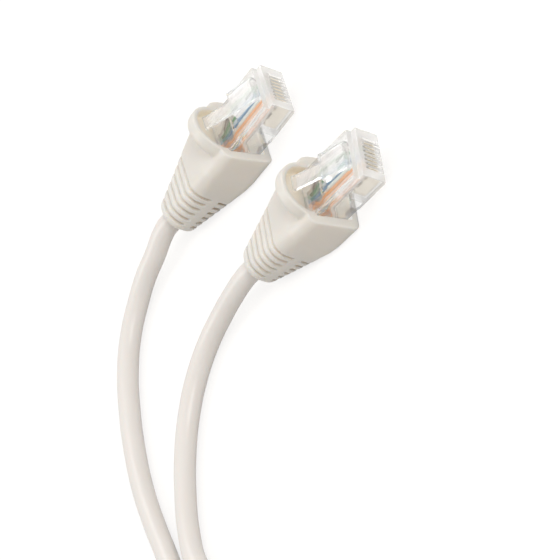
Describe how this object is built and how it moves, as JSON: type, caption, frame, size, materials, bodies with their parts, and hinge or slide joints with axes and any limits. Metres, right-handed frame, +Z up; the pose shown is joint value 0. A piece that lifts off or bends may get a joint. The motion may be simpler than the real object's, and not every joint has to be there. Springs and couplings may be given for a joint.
{
  "type": "ethernet patch cable",
  "caption": "Round network patch lead, with a clear modular plug under a slip-on boot at each end and the spare length tied in a coil.",
  "frame": {"origin": "on the floor under the middle of the two plugs and their boots, leaving out the cable and its coil", "axes": "+X the way the nose of plug a points, +Z up, away from the surface that the boots lie on"},
  "size_m": [0.09, 0.1758, 0.0153],
  "materials": {
    "plug_clear": "clear moulded polycarbonate",
    "boot": "satin moulded soft plastic",
    "jacket": "satin extruded soft plastic",
    "tie": "satin",
    "contact": "gold-plated",
    "copper": "bare copper",
    "insulation_white_orange": "satin",
    "insulation_orange": "satin",
    "insulation_white_green": "satin",
    "insulation_blue": "satin",
    "insulation_white_blue": "satin",
    "insulation_green": "satin",
    "insulation_white_brown": "satin",
    "insulation_brown": "satin"
  },
  "bodies": {
    "cable": {"plug_housing_a": "plug_clear", "copper_cores_a": "copper", "contact_1_a": "contact", "contact_2_a": "contact", "contact_3_a": "contact", "contact_4_a": "contact", "contact_5_a": "contact", "contact_6_a": "contact", "contact_7_a": "contact", "contact_8_a": "contact", "wire_white_orange_a": "insulation_white_orange", "wire_orange_a": "insulation_orange", "wire_white_green_a": "insulation_white_green", "wire_blue_a": "insulation_blue", "wire_white_blue_a": "insulation_white_blue", "wire_green_a": "insulation_green", "wire_white_brown_a": "insulation_white_brown", "wire_brown_a": "insulation_brown", "plug_housing_b": "plug_clear", "copper_cores_b": "copper", "contact_1_b": "contact", "contact_2_b": "contact", "contact_3_b": "contact", "contact_4_b": "contact", "contact_5_b": "contact", "contact_6_b": "contact", "contact_7_b": "contact", "contact_8_b": "contact", "wire_white_orange_b": "insulation_white_orange", "wire_orange_b": "insulation_orange", "wire_white_green_b": "insulation_white_green", "wire_blue_b": "insulation_blue", "wire_white_blue_b": "insulation_white_blue", "wire_green_b": "insulation_green", "wire_white_brown_b": "insulation_white_brown", "wire_brown_b": "insulation_brown", "cable_jacket_a": "jacket", "cable_jacket_b": "jacket", "cable_coil": "jacket", "coil_tie_1": "tie", "coil_tie_2": "tie"},
    "latch_a": {"plug_latch_a": "plug_clear"},
    "latch_b": {"plug_latch_b": "plug_clear"},
    "boot_a": {"boot_a": "boot"},
    "boot_b": {"boot_b": "boot"}
  },
  "joints": [
    {"name": "latch_a_press", "type": "hinge", "parent": "cable", "child": "latch_a", "pos_m": [0.0074, 0.0176, 0.00855], "axis": [0, -1, 0], "range_deg": [0, 12], "stiffness_Nm_per_rad": 0.05},
    {"name": "latch_b_press", "type": "hinge", "parent": "cable", "child": "latch_b", "pos_m": [0.02482, -0.0192, 0.00855], "axis": [-0.1513, -0.9885, 0], "range_deg": [0, 12], "stiffness_Nm_per_rad": 0.05},
    {"name": "boot_a_slide", "type": "slide", "parent": "cable", "child": "boot_a", "axis": [-1, 0, 0], "range_m": [0, 0.003]},
    {"name": "boot_b_slide", "type": "slide", "parent": "cable", "child": "boot_b", "axis": [-0.9885, 0.1513, 0], "range_m": [0, 0.003]}
  ]
}
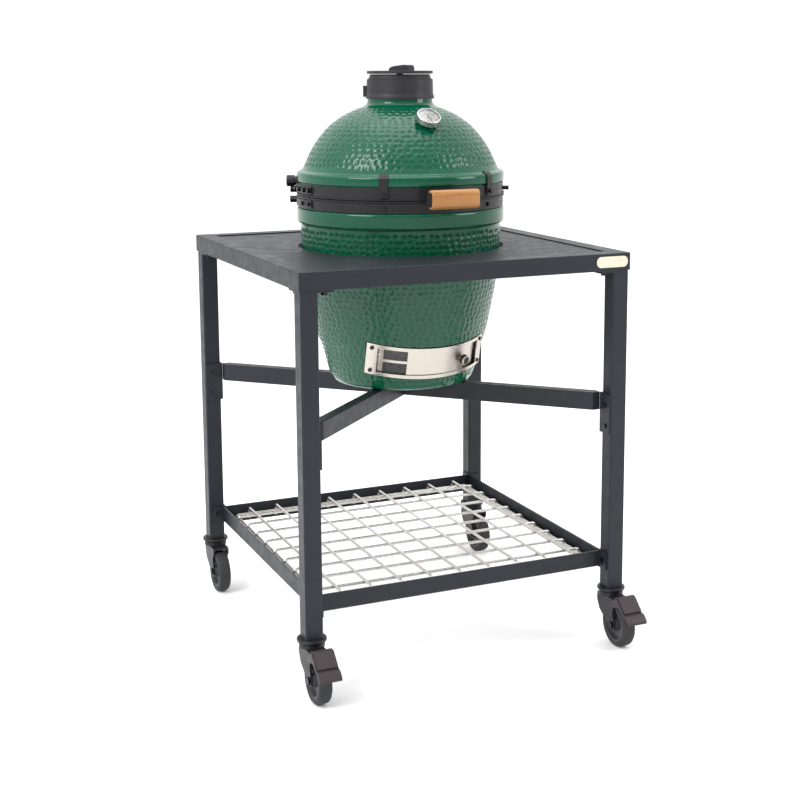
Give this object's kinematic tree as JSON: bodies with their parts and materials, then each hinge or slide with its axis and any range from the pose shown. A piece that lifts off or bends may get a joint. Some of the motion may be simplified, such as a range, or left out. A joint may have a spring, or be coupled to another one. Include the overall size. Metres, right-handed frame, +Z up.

Stated problem. Recopy all the lines exactly as they appear.

Response to this exercise.
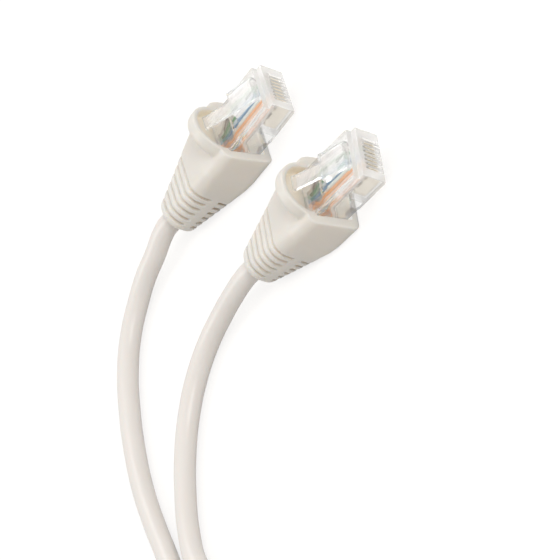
Describe how this object is built and how it moves, as JSON: type, caption, frame, size, materials, bodies with their parts, and hinge or slide joints with axes and any limits. Metres, right-handed frame, +Z up; the pose shown is joint value 0. A piece that lifts off or bends may get a joint. The motion may be simpler than the real object's, and not every joint has to be there. Springs and couplings may be given for a joint.
{
  "type": "ethernet patch cable",
  "caption": "Round network patch lead, with a clear modular plug under a slip-on boot at each end and the spare length tied in a coil.",
  "frame": {"origin": "on the floor under the middle of the two plugs and their boots, leaving out the cable and its coil", "axes": "+X the way the nose of plug a points, +Z up, away from the surface that the boots lie on"},
  "size_m": [0.09, 0.1758, 0.0153],
  "materials": {
    "plug_clear": "clear moulded polycarbonate",
    "boot": "satin moulded soft plastic",
    "jacket": "satin extruded soft plastic",
    "tie": "satin",
    "contact": "gold-plated",
    "copper": "bare copper",
    "insulation_white_orange": "satin",
    "insulation_orange": "satin",
    "insulation_white_green": "satin",
    "insulation_blue": "satin",
    "insulation_white_blue": "satin",
    "insulation_green": "satin",
    "insulation_white_brown": "satin",
    "insulation_brown": "satin"
  },
  "bodies": {
    "cable": {"plug_housing_a": "plug_clear", "copper_cores_a": "copper", "contact_1_a": "contact", "contact_2_a": "contact", "contact_3_a": "contact", "contact_4_a": "contact", "contact_5_a": "contact", "contact_6_a": "contact", "contact_7_a": "contact", "contact_8_a": "contact", "wire_white_orange_a": "insulation_white_orange", "wire_orange_a": "insulation_orange", "wire_white_green_a": "insulation_white_green", "wire_blue_a": "insulation_blue", "wire_white_blue_a": "insulation_white_blue", "wire_green_a": "insulation_green", "wire_white_brown_a": "insulation_white_brown", "wire_brown_a": "insulation_brown", "plug_housing_b": "plug_clear", "copper_cores_b": "copper", "contact_1_b": "contact", "contact_2_b": "contact", "contact_3_b": "contact", "contact_4_b": "contact", "contact_5_b": "contact", "contact_6_b": "contact", "contact_7_b": "contact", "contact_8_b": "contact", "wire_white_orange_b": "insulation_white_orange", "wire_orange_b": "insulation_orange", "wire_white_green_b": "insulation_white_green", "wire_blue_b": "insulation_blue", "wire_white_blue_b": "insulation_white_blue", "wire_green_b": "insulation_green", "wire_white_brown_b": "insulation_white_brown", "wire_brown_b": "insulation_brown", "cable_jacket_a": "jacket", "cable_jacket_b": "jacket", "cable_coil": "jacket", "coil_tie_1": "tie", "coil_tie_2": "tie"},
    "latch_a": {"plug_latch_a": "plug_clear"},
    "latch_b": {"plug_latch_b": "plug_clear"},
    "boot_a": {"boot_a": "boot"},
    "boot_b": {"boot_b": "boot"}
  },
  "joints": [
    {"name": "latch_a_press", "type": "hinge", "parent": "cable", "child": "latch_a", "pos_m": [0.0074, 0.0176, 0.00855], "axis": [0, -1, 0], "range_deg": [0, 12], "stiffness_Nm_per_rad": 0.05},
    {"name": "latch_b_press", "type": "hinge", "parent": "cable", "child": "latch_b", "pos_m": [0.02482, -0.0192, 0.00855], "axis": [-0.1513, -0.9885, 0], "range_deg": [0, 12], "stiffness_Nm_per_rad": 0.05},
    {"name": "boot_a_slide", "type": "slide", "parent": "cable", "child": "boot_a", "axis": [-1, 0, 0], "range_m": [0, 0.003]},
    {"name": "boot_b_slide", "type": "slide", "parent": "cable", "child": "boot_b", "axis": [-0.9885, 0.1513, 0], "range_m": [0, 0.003]}
  ]
}
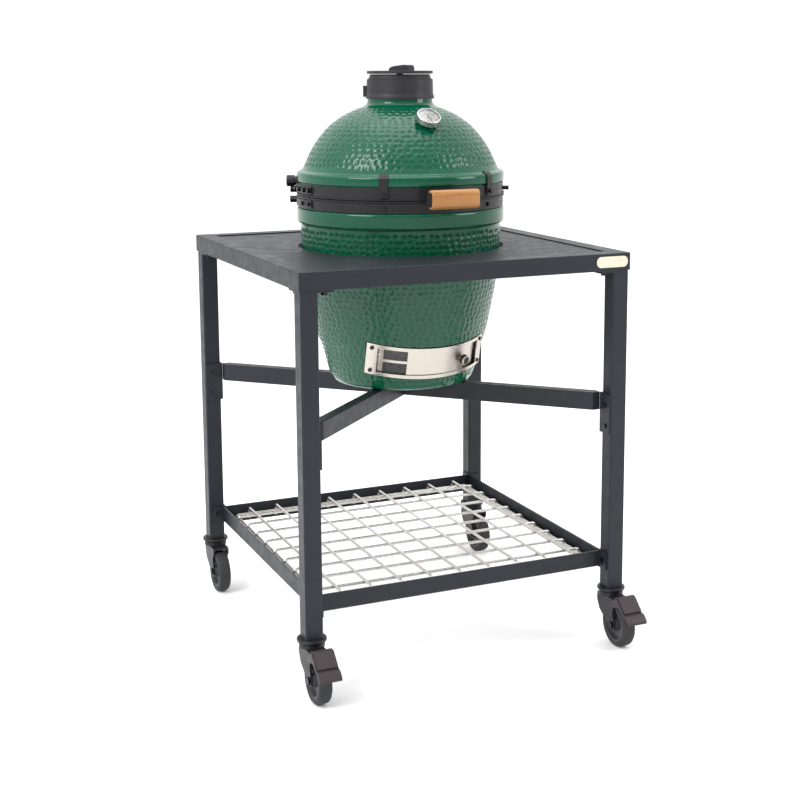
Give this object's kinematic tree as JSON: bodies with their parts and materials, then each hinge or slide with its axis and any range from the pose shown. A piece that lifts off or bends may get a joint. Some of the motion may be simplified, such as a range, or left out. A joint may have a spring, or be coupled to another one. Include the overall size. Metres, right-handed frame, +Z up.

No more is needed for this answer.